At Joseph Pearman Attorney at Law, we know that one (1) size does not fit all.
Consequently, an individualized fact sensitive approach is utilized for each and every case.
The first (1st) step you should take, whether the Government has begun sending you notices or not, is to seek professional guidance. The issues you are facing will not disappear and often acting quickly can result in a more favorable resolution.
During the Initial Consultation Phase, we will collect as much relevant information as possible from you, answer all your questions to the best of our ability, and propose a strategy(s) for resolution.
The focus of the Initial Consultation Phase is to provide you with information so that when you leave you will fully understand the extent of your tax problem and what it will take to resolve it. Whether you elect to retain our services or not, you will gain the knowledge that you need.
If you choose to retain us to represent you, then we will begin the process of implementing the specific strategy proposed in the Initial Consultation Phase.
During the Pre-Resolution Phase, we will collect even more detailed information from you as we draft our filings and prepare for negotiation with the Government.
The focus of the Pre-Resolution Phase is always to limit the financial impact of the anticipated resolution — both in terms of attorney fees and payment to the Government.
Based on what the law permits, we do everything that we can to get the Government to agree to our proposed strategy.
During the Resolution Phase, we will negotiate the outcome that offers you the most benefit while also limiting your financial impact.
The focus of the Resolution Phase is what all the time, effort, and money is for — a favorable and equitable result for the client.
Once a favorable resolution is successfully negotiated, the process of protecting you is not yet finished.
During the Post-Resolution Phase, before closing our file, we will monitor your case, for as long as necessary, to make sure that the negotiated resolution is fully and completely implemented.
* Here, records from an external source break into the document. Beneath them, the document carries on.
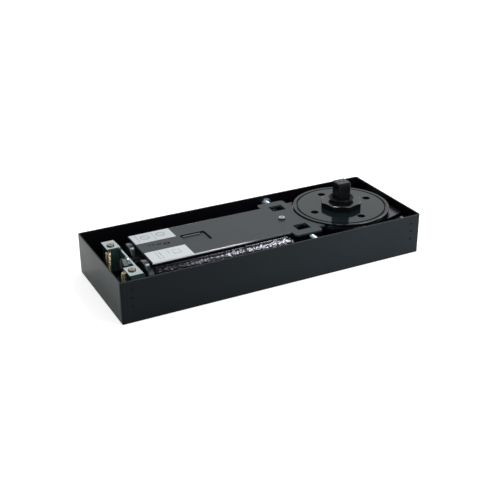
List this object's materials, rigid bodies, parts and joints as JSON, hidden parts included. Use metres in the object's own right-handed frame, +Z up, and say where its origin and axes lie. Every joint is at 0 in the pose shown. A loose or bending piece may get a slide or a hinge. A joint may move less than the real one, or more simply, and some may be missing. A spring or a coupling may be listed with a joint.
{
  "type": "floor spring door closer",
  "caption": "Floor spring door closer: open sheet steel box holding a cast closer body with twin tubes, a round screwed chamber cap and a square spindle for a swing door's arm.",
  "frame": {"origin": "middle of the underside of the cement case", "axes": "+X along the case towards the spindle end, +Y across the case, +Z up along the spindle axis"},
  "size_m": [0.354, 0.13, 0.0748],
  "materials": {
    "case_paint": "satin",
    "casting_paint": "rough gloss",
    "plate_paint": "satin",
    "cap_paint": "gloss",
    "blackened_steel": "satin",
    "zinc": "satin",
    "yellow_zinc": "satin",
    "nickel": "satin",
    "bright_steel": "ground",
    "spring_steel": "oiled",
    "bronze": "turned",
    "rubber": "matt",
    "label_film": "satin"
  },
  "bodies": {
    "closer": {"cement_case": "case_paint", "closer_body": "casting_paint", "top_plate": "plate_paint", "plate_screw": "nickel", "front_label": "label_film", "rear_label": "label_film", "chamber_cap": "cap_paint", "cap_seal_ring": "rubber", "gland_nut": "blackened_steel", "oil_seal": "rubber", "dust_seal": "rubber", "upper_bush": "bronze", "bearing_outer_race": "bright_steel", "rod_seals": "rubber", "spring_tube_plug": "cap_paint", "oil_tube_plug": "cap_paint", "plug_seal_rings": "rubber", "levelling_screws": "zinc", "lateral_screws": "zinc", "lateral_lock_nuts": "zinc", "adjuster_bracket": "zinc", "bracket_bolt": "zinc", "bracket_washer": "zinc", "height_bolts": "yellow_zinc", "height_lock_nuts": "yellow_zinc", "cover_post_screws": "nickel", "corner_brackets": "case_paint", "corner_screws": "nickel"},
    "spindle": {"spindle": "blackened_steel", "heart_cam": "bright_steel", "cam_key": "bright_steel", "bearing_inner_race": "bright_steel"},
    "balls": {"ball_cage": "bronze", "bearing_balls": "bright_steel"},
    "carriage": {"carriage_yoke": "bright_steel", "carriage_top_plate": "bright_steel", "carriage_screws": "bright_steel", "roller_pins": "bright_steel", "spring_rod": "bright_steel", "piston_rod": "bright_steel", "rod_nuts": "bright_steel", "spring_seat": "bright_steel", "spring_nut": "bright_steel", "closing_spring": "spring_steel", "piston": "bright_steel", "piston_ring": "rubber", "piston_nut": "bright_steel", "check_valve_ball": "bright_steel", "check_valve_clip": "bright_steel"},
    "closing_roller": {"closing_roller": "bright_steel"},
    "return_roller": {"return_roller": "bright_steel"},
    "closing_valve": {"closing_valve_screw": "yellow_zinc"},
    "latching_valve": {"latching_valve_screw": "yellow_zinc"}
  },
  "joints": [
    {"name": "spindle_swing", "type": "hinge", "parent": "closer", "child": "spindle", "pos_m": [0.1134, 0, 0], "axis": [0, 0, 1], "range_deg": [0, 125]},
    {"name": "carriage_slide", "type": "slide", "parent": "closer", "child": "carriage", "axis": [1, 0, 0], "range_m": [0, 0.011], "deforming": ["closing_spring"]},
    {"name": "ball_roll", "type": "hinge", "parent": "closer", "child": "balls", "pos_m": [0.1134, 0, 0], "axis": [0, 0, 1], "range_deg": [0, 60]},
    {"name": "closing_roller_spin", "type": "hinge", "parent": "carriage", "child": "closing_roller", "pos_m": [0.1364, 0, 0.0247], "axis": [0, 0, 1], "continuous": true},
    {"name": "return_roller_spin", "type": "hinge", "parent": "carriage", "child": "return_roller", "pos_m": [0.07469, 0, 0.0247], "axis": [0, 0, 1], "continuous": true},
    {"name": "closing_valve_turn", "type": "hinge", "parent": "closer", "child": "closing_valve", "pos_m": [0.0421, -0.0245, 0.036], "axis": [0, 0, 1], "range_deg": [0, 540]},
    {"name": "latching_valve_turn", "type": "hinge", "parent": "closer", "child": "latching_valve", "pos_m": [0.0421, 0.0245, 0.036], "axis": [0, 0, 1], "range_deg": [0, 540]}
  ],
  "couplings": [
    {"joint": "carriage_slide", "follows": "spindle_swing", "m_per_rad": 0.005},
    {"joint": "ball_roll", "follows": "spindle_swing", "ratio": 0.3936}
  ]
}
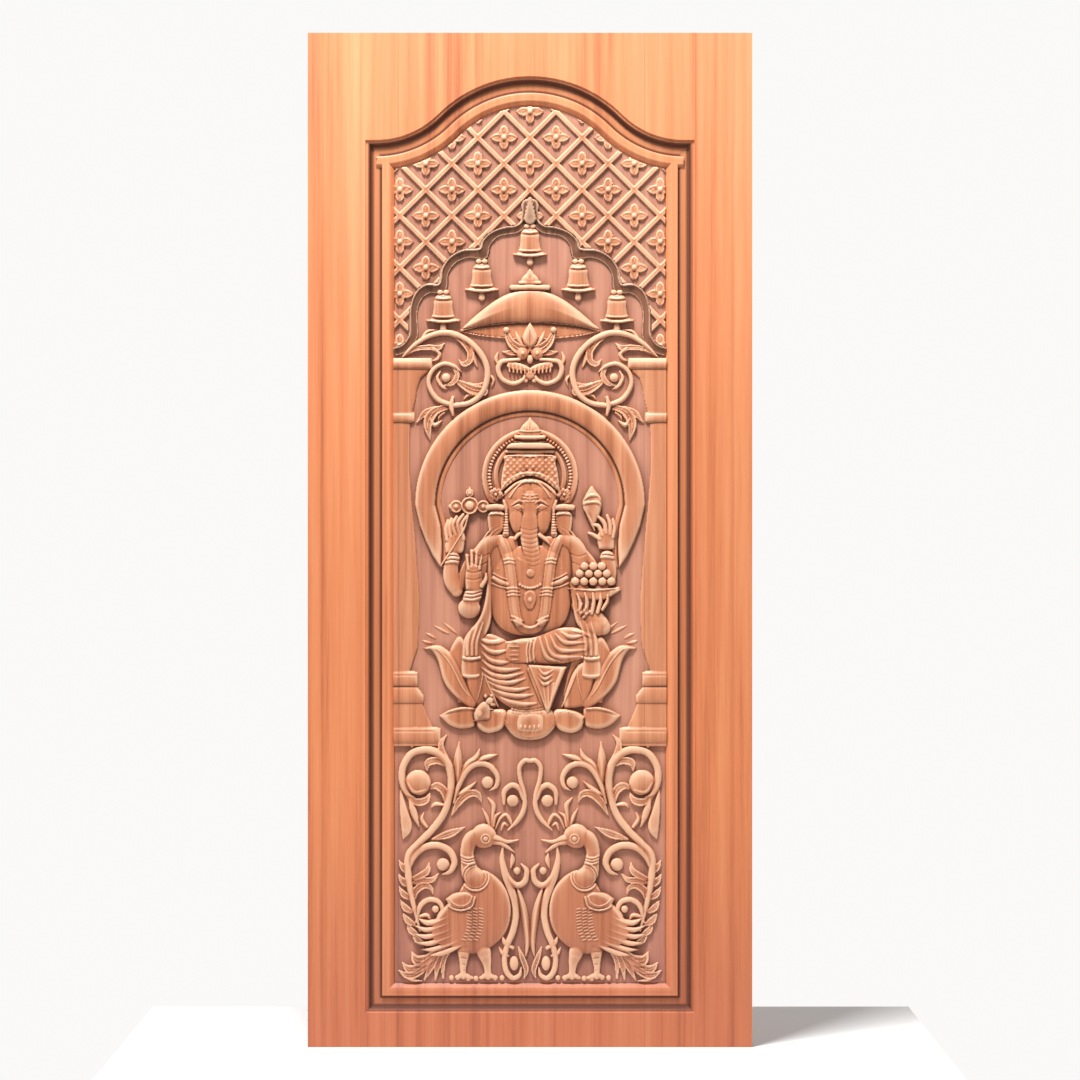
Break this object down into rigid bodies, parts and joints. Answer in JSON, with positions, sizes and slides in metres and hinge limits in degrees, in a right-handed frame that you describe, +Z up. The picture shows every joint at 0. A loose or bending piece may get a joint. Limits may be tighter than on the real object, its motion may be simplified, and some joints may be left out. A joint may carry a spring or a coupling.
{
  "type": "carved temple door leaf",
  "caption": "Carved wooden door leaf: boards with a plain border, a stepped arched moulding and a sunk panel of a seated figure under a cusped arch with birds and vines",
  "frame": {"origin": "Middle of the leaf's thickness and width, at its bottom edge", "axes": "+X across the leaf to the right as seen from the carved side, +Z up, +Y through the leaf away from the carved side, which looks towards -Y"},
  "size_m": [0.92, 0.04, 2.1],
  "materials": {
    "left_board": "satin, sealed, vertical grain",
    "middle_board": "satin, sealed, carved, dark in the hollows",
    "right_board": "satin, sealed, vertical grain"
  },
  "bodies": {
    "root": {"left_board": "left_board", "middle_board": "middle_board", "right_board": "right_board"}
  },
  "joints": []
}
The focus of the Post-Resolution Phase is to make sure that, pursuant to the negotiated resolution, the Government is no longer chasing you.
There are also additional Post-Resolution Phase services that you may wish to avail yourself such as WITHDRAWL OF NOTICE OF FEDEARL TAX LIEN.
Listed below are brief synopses, of a non-exhaustive list, of the more commonly used Federal administrative remedies, for tax collection matters.
It is important to note that Indiana and Illinois have similar administrative remedies of which many may not be nearly as generous to taxpayers as the corresponding Federal administrative remedies.
Whether it be Federal or State, the taxpayer must satisfy specific requirements in order to qualify for any administrative remedy.
Depending on the circumstances, penalties can be fully or partially abated.
There are three (3) types of penalty abatement: (i) first (1st) time abatement; (ii) reasonable cause abatement; and (iii) re-designation of failure to deposit penalties for employment taxes.
If the taxpayer has no ability to pay, then the Internal Revenue Service has the authority to deem the entire outstanding balance due as uncollectible.
If the taxpayer simply needs a little time to gather the money to pay the entire outstanding balance due, then the Internal Revenue Service has the authority to grant up to one hundred eighty (180) days to make full payment.
If the taxpayer needs more time than a Short Term Extension to Pay to gather the money to pay the entire outstanding balance due, then the Internal Revenue Service has the authority to grant up to one hundred eighty (180) days, or possibly longer, to make full payment.
If the taxpayer owes no more than $10,000.00 and can full pay the entire outstanding balance due within thirty-six (36) months, then the Internal Revenue Service will enter into such a monthly payment plan.
If the taxpayer owes no more than $50,000.00 and can full pay the entire outstanding balance before the expiration of the Collection Statute of Limitations, then the Internal Revenue Service will enter into such a monthly payment plan.
If the taxpayer does not fit within the Guaranteed Installment Agreement or the Streamline Installment Agreement parameters, then, after the taxpayer’s full financial disclosure to determine ability to pay, the Internal Revenue Service will enter into such a monthly payment plan.
If a Regular Installment Agreement, which is based on the documented ability to pay, will not full pay the entire outstanding balance due by the time the collection statute expires, then the Internal Revenue Service will enter into such a monthly payment plan.
If the collection of the entire outstanding balance due is in doubt, then the Internal Revenue Service, like any other creditor, has the authority to accept less than full payment as payment in full.
If the facts are of a specific nature (type of tax, satisfaction of timing rules, etc.), then a bankruptcy filing will discharge all or some of the entire outstanding balance due.